Chemosynthetic microbes also live on the bones of dead whales and on water-soaked logs or tree trunks that sink to the sea floor. The microorganisms in turn become the basis of a food chain. Scientists think such scattered oases of chemosynthetic communities may allow such organisms to spread between distant regions that have hydrothermal vents or cold seeps.

IV. Underground Chemosynthesis

Chemosynthetic microbes have been found deep in Earth’s crust. In 1995 geologists found bacteria living 1,500 m (5,000 ft) below the surface in Columbia River basalts created by ancient volcanic eruptions. Iron-bearing minerals in the rock reacted with oxygen-poor water to release hydrogen. Chemosynthetic bacteria then used hydrogen and dissolved carbon dioxide to produce methane and other hydrocarbon molecules to use as food (see autotroph). Similar processes involving bacteria may happen in basalt under the sea and in other locations.

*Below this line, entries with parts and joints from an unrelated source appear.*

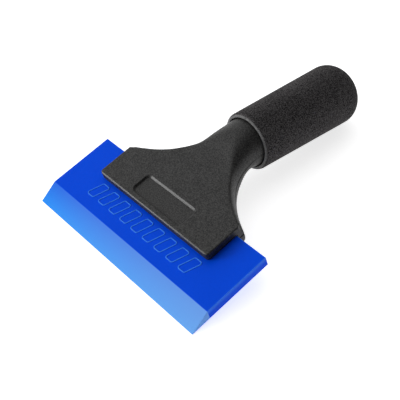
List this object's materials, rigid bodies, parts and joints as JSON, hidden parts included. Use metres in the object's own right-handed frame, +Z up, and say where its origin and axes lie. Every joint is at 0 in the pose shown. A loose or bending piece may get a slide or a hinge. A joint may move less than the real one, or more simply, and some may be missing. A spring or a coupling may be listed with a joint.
{
  "type": "squeegee applicator",
  "caption": "Hand squeegee for pressing down film and wiping off water: a bevelled blue urethane blade clamped in a two-shell black handle with a foam grip.",
  "frame": {"origin": "on the surface the tool rests on, at the middle of its bounding box's base", "axes": "+X along the blade's working edge, +Y from the blade towards the grip's end, +Z up; the tool rests on the blade's edge and the underside of the grip's end"},
  "size_m": [0.127, 0.1716, 0.0384],
  "materials": {
    "blade_urethane": "gloss",
    "shell_plastic": "matte",
    "grip_foam": "matte",
    "zinc_screw": "satin",
    "brass_insert": "satin"
  },
  "bodies": {
    "handle": {"front_shell": "shell_plastic", "back_shell": "shell_plastic", "foam_grip": "grip_foam", "left_jaw_screw": "zinc_screw", "right_jaw_screw": "zinc_screw", "neck_screw": "zinc_screw", "left_jaw_insert": "brass_insert", "right_jaw_insert": "brass_insert", "neck_insert": "brass_insert"},
    "blade": {"blade": "blade_urethane"}
  },
  "joints": [
    {"name": "blade_slide", "type": "slide", "parent": "handle", "child": "blade", "axis": [1, 0, 0], "range_m": [-0.1069, 0.1069]}
  ]
}
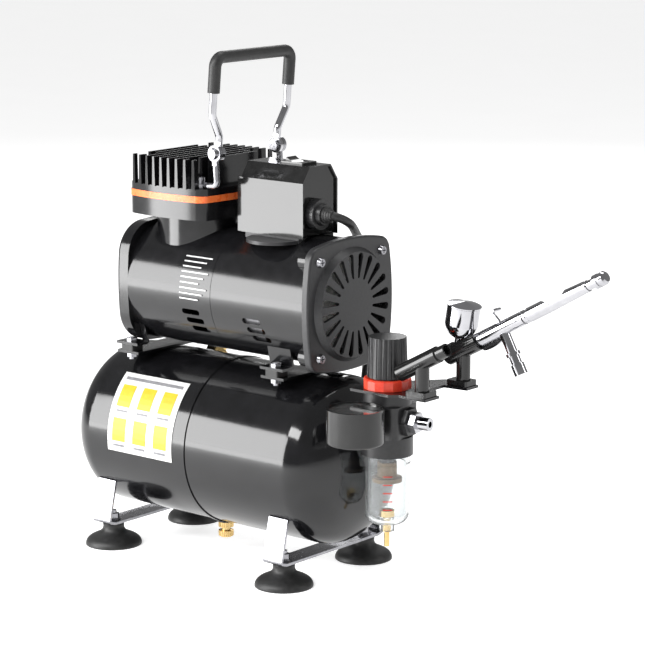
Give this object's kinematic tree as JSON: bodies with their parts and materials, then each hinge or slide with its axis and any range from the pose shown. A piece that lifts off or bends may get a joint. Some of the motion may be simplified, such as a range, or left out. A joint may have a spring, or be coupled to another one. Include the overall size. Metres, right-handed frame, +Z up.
{
  "type": "airbrush compressor",
  "caption": "Portable airbrush compressor: piston motor on an air tank with regulator, bowl filter, gauge, carrying handle and a holder carrying an airbrush.",
  "frame": {"origin": "on the floor, midway between the four suction cup feet", "axes": "+X along the tank toward the regulator end, +Y to the rear where the cord leaves, +Z up"},
  "size_m": [0.45, 0.2585, 0.3913],
  "materials": {
    "aluminium": "machined",
    "brass": "satin",
    "bronze": "sintered",
    "chrome": "polished",
    "clear_bowl": "clear polycarbonate",
    "clear_lens": "clear",
    "copper_wire": "enamelled",
    "cover_black": "satin",
    "gauge_red": "matt",
    "gloss_black": "moulded",
    "motor_black": "gloss paint",
    "plastic_black": "moulded",
    "plastic_red": "moulded",
    "plate_orange": "anodised",
    "plated_steel": "zinc plated",
    "rubber_black": "matt",
    "steel_core": "laminated",
    "tank_black": "gloss powder coat",
    "white_plastic": "moulded"
  },
  "bodies": {
    "base": {"air_hose": "rubber_black", "airbrush_holders": "gloss_black", "box_cover": "gloss_black", "box_saddle": "cover_black", "cable_gland": "plastic_black", "capacitor": "aluminium", "cord_coil": "rubber_black", "crankcase_end_bell": "motor_black", "cylinder": "motor_black", "cylinder_head": "motor_black", "fan_cover": "cover_black", "filter_bowl": "clear_bowl", "filter_element": "bronze", "frame_bolts": "plated_steel", "gauge_case": "gloss_black", "gauge_lens": "clear_lens", "handle_brackets": "plated_steel", "holder_plate": "motor_black", "hose_fittings": "brass", "legs": "plated_steel", "lock_ring": "plastic_red", "motor_bearings": "plated_steel", "motor_feet": "motor_black", "motor_shell_left": "motor_black", "motor_shell_right": "motor_black", "mount_plates": "motor_black", "power_cord": "rubber_black", "power_plug": "rubber_black", "rear_end_bell": "motor_black", "regulator_body": "plastic_black", "regulator_fittings": "chrome", "rubber_mounts": "rubber_black", "screws": "plated_steel", "stator_core": "steel_core", "stator_windings": "copper_wire", "suction_cups": "rubber_black", "switch_housing": "gloss_black", "tank_shell_left": "tank_black", "tank_shell_right": "tank_black", "valve_plate": "plate_orange"},
    "rotor": {"rotor_core": "steel_core", "crankshaft": "plated_steel", "cooling_fan": "white_plastic"},
    "piston": {"piston_and_rod": "aluminium"},
    "handle": {"handle_wire": "chrome", "handle_grip": "rubber_black"},
    "rocker": {"switch_rocker": "gloss_black"},
    "spindle": {"regulator_spindle": "brass"},
    "knob": {"regulator_knob": "plastic_black"},
    "needle": {"gauge_needle": "gauge_red"},
    "bowl_drain": {"bowl_drain_valve": "brass"},
    "tank_drain": {"drain_cock": "brass"},
    "airbrush": {"airbrush_body": "chrome", "colour_cup": "chrome", "airbrush_handle": "chrome"},
    "plunger": {"valve_plunger": "plated_steel"},
    "trigger": {"trigger": "chrome"},
    "paint_needle": {"needle_chuck": "plated_steel"},
    "lid": {"cup_lid": "chrome"},
    "tail": {"tail_knob": "chrome"}
  },
  "joints": [
    {"name": "rotor_spin", "type": "hinge", "parent": "base", "child": "rotor", "pos_m": [0, 0, 0.20865], "axis": [1, 0, 0], "continuous": true},
    {"name": "piston_stroke", "type": "slide", "parent": "base", "child": "piston", "axis": [0, 0, 1], "range_m": [-0.008, 0.008]},
    {"name": "handle_swing", "type": "hinge", "parent": "base", "child": "handle", "pos_m": [0.013, 0, 0.315], "axis": [0, 1, 0], "range_deg": [-85, 80]},
    {"name": "rocker_tilt", "type": "hinge", "parent": "base", "child": "rocker", "pos_m": [0.063, 0, 0.3075], "axis": [0, 1, 0], "range_deg": [-20, 0]},
    {"name": "spindle_turn", "type": "hinge", "parent": "base", "child": "spindle", "pos_m": [0.1565, -0.011, 0.165], "axis": [0, 0, 1], "range_deg": [-360, 360]},
    {"name": "knob_lift", "type": "slide", "parent": "spindle", "child": "knob", "axis": [0, 0, 1], "range_m": [0, 0.0035]},
    {"name": "needle_swing", "type": "hinge", "parent": "base", "child": "needle", "pos_m": [0.1614, -0.054, 0.137], "axis": [0, 0, 1], "range_deg": [-270, 0]},
    {"name": "bowl_drain_push", "type": "slide", "parent": "base", "child": "bowl_drain", "axis": [0, 0, 1], "range_m": [0, 0.0025], "stiffness_N_per_m": 400, "springref_m": -0.001},
    {"name": "tank_drain_turn", "type": "hinge", "parent": "base", "child": "tank_drain", "pos_m": [-0.0117, 0, 0.018], "axis": [0, 0, 1], "range_deg": [0, 360]},
    {"name": "airbrush_lift", "type": "slide", "parent": "base", "child": "airbrush", "axis": [0.8788, 0, 0.4772], "range_m": [0, 0.045]},
    {"name": "plunger_press", "type": "slide", "parent": "airbrush", "child": "plunger", "axis": [0.4772, 0, -0.8788], "range_m": [0, 0.002], "stiffness_N_per_m": 800, "springref_m": -0.001},
    {"name": "trigger_pull", "type": "hinge", "parent": "plunger", "child": "trigger", "pos_m": [0.22999, 0.031, 0.19678], "axis": [0, 1, 0], "range_deg": [0, 12]},
    {"name": "paint_needle_draw", "type": "slide", "parent": "airbrush", "child": "paint_needle", "axis": [0.8788, 0, 0.4772], "range_m": [0, 0.002], "stiffness_N_per_m": 150, "springref_m": -0.001},
    {"name": "lid_lift", "type": "slide", "parent": "airbrush", "child": "lid", "axis": [0.1651, 0, 0.9863], "range_m": [0, 0.012]},
    {"name": "tail_turn", "type": "hinge", "parent": "airbrush", "child": "tail", "pos_m": [0.2076, 0.031, 0.1894], "axis": [0.8788, 0, 0.4772], "continuous": true}
  ],
  "couplings": [
    {"joint": "trigger_pull", "follows": "paint_needle_draw", "rad_per_m": 100}
  ]
}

Underground microbes that derive energy from hydrogen sulfide are found in caves. The hydrogen sulfide may be produced by other microorganisms feeding on petroleum deposits deep below the caves. The cave organisms create sulfuric acid (H2SO4) in combination with oxygen and water. The sulfuric acid in turn dissolves limestone, hollowing out the chambers of the caves and leaving gypsum formations.

V. Study of Chemosynthesis

Chemosynthetic organisms are of special interest to scientists who study the origin of life and the possibility of life on other bodies in space (see astrobiology). Some chemosynthetic organisms such as archaea can also be extremophiles that exist in extreme heat or chemical conditions similar to those thought to exist on early Earth. Researchers hope to find clues to how life came to exist on Earth or might exist elsewhere in the universe. Within our solar system, the planet Mars and the moons Europa and Titan might have conditions similar to those where chemosynthetic microbes are found on Earth.

Scientists also study chemosynthetic microorganisms to understand chemical processes in living things (see biochemistry). The special chemistry used by chemosynthetic microbes could have application in industry and manufacturing. The microbes themselves or genetically modified versions could also be used to treat pollution from industrial and toxic chemicals.